Parts and joints as JSON:
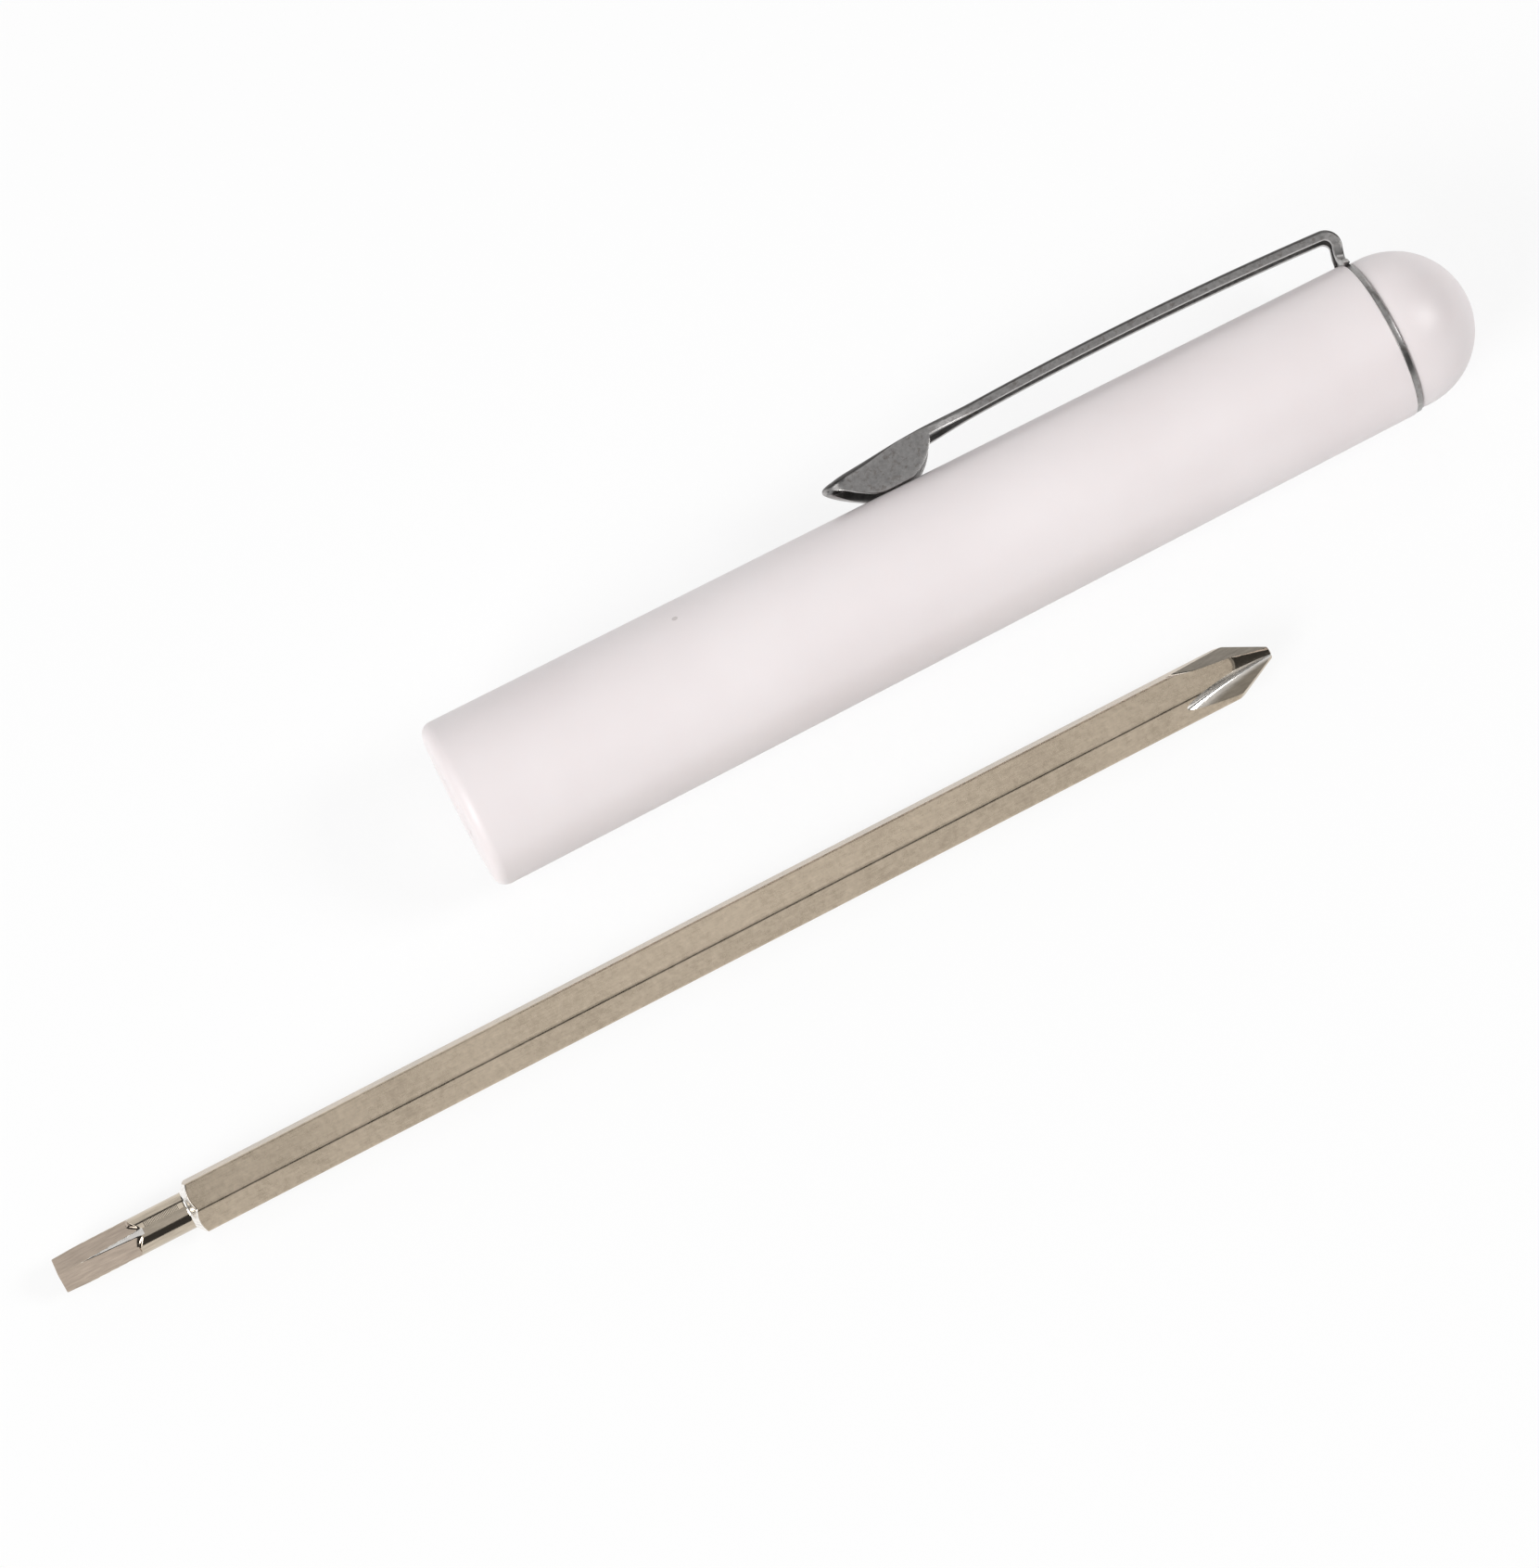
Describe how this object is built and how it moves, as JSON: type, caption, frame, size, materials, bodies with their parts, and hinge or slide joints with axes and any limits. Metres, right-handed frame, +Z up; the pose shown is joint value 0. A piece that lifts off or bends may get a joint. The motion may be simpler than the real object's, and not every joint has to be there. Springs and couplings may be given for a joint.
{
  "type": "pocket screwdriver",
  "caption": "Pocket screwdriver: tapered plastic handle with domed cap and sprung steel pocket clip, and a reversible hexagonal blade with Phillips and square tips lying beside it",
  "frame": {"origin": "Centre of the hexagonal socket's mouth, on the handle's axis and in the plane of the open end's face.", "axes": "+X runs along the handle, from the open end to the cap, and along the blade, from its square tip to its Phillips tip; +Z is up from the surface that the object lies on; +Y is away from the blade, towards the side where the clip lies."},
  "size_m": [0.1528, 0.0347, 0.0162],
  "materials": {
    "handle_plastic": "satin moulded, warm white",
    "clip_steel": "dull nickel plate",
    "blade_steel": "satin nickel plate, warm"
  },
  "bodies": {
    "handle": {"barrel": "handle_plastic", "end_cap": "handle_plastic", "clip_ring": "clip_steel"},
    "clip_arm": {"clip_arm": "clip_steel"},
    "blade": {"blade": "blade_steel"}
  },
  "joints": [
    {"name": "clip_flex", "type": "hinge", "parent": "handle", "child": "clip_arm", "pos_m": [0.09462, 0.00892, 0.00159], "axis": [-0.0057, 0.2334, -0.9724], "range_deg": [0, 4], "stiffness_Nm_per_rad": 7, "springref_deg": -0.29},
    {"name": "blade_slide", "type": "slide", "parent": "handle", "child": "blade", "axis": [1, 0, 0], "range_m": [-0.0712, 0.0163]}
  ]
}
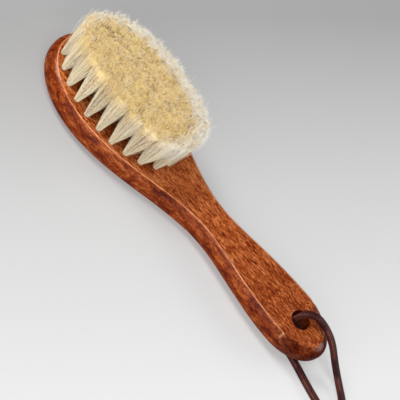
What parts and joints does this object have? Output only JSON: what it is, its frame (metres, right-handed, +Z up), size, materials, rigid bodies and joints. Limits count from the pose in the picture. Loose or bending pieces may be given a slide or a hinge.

### STATED GOAL
Please restate the data word for word, every record included.

### FINISHED ANSWER
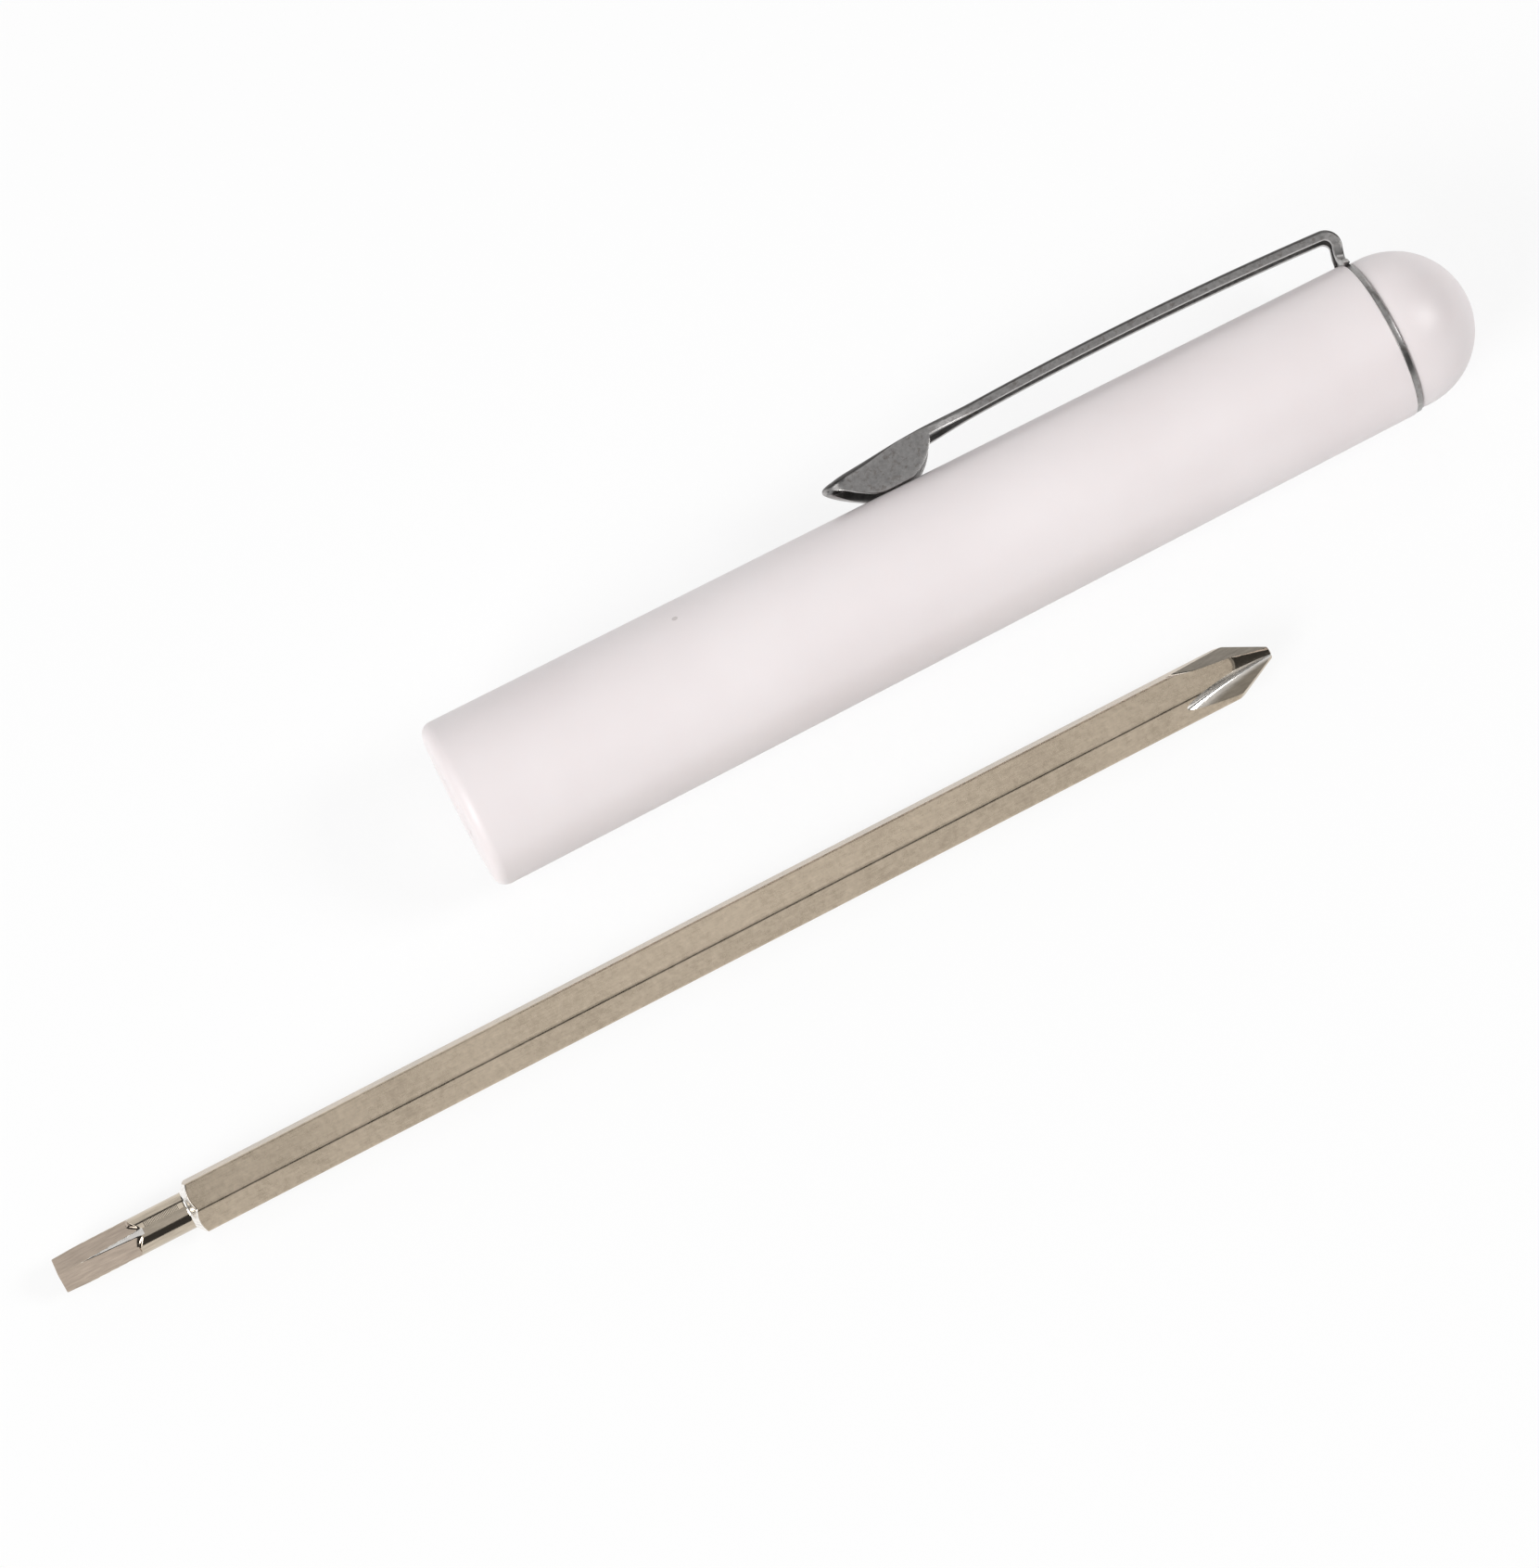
Describe how this object is built and how it moves, as JSON: type, caption, frame, size, materials, bodies with their parts, and hinge or slide joints with axes and any limits. Metres, right-handed frame, +Z up; the pose shown is joint value 0. A piece that lifts off or bends may get a joint. The motion may be simpler than the real object's, and not every joint has to be there. Springs and couplings may be given for a joint.
{
  "type": "pocket screwdriver",
  "caption": "Pocket screwdriver: tapered plastic handle with domed cap and sprung steel pocket clip, and a reversible hexagonal blade with Phillips and square tips lying beside it",
  "frame": {"origin": "Centre of the hexagonal socket's mouth, on the handle's axis and in the plane of the open end's face.", "axes": "+X runs along the handle, from the open end to the cap, and along the blade, from its square tip to its Phillips tip; +Z is up from the surface that the object lies on; +Y is away from the blade, towards the side where the clip lies."},
  "size_m": [0.1528, 0.0347, 0.0162],
  "materials": {
    "handle_plastic": "satin moulded, warm white",
    "clip_steel": "dull nickel plate",
    "blade_steel": "satin nickel plate, warm"
  },
  "bodies": {
    "handle": {"barrel": "handle_plastic", "end_cap": "handle_plastic", "clip_ring": "clip_steel"},
    "clip_arm": {"clip_arm": "clip_steel"},
    "blade": {"blade": "blade_steel"}
  },
  "joints": [
    {"name": "clip_flex", "type": "hinge", "parent": "handle", "child": "clip_arm", "pos_m": [0.09462, 0.00892, 0.00159], "axis": [-0.0057, 0.2334, -0.9724], "range_deg": [0, 4], "stiffness_Nm_per_rad": 7, "springref_deg": -0.29},
    {"name": "blade_slide", "type": "slide", "parent": "handle", "child": "blade", "axis": [1, 0, 0], "range_m": [-0.0712, 0.0163]}
  ]
}
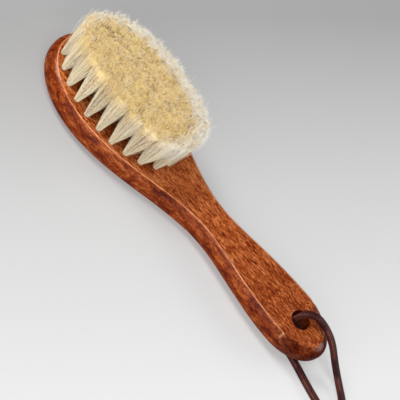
What parts and joints does this object have? Output only JSON: what it is, its frame (metres, right-handed, +Z up), size, materials, rigid bodies and joints. Limits count from the pose in the picture. Loose or bending pieces may be given a slide or a hinge.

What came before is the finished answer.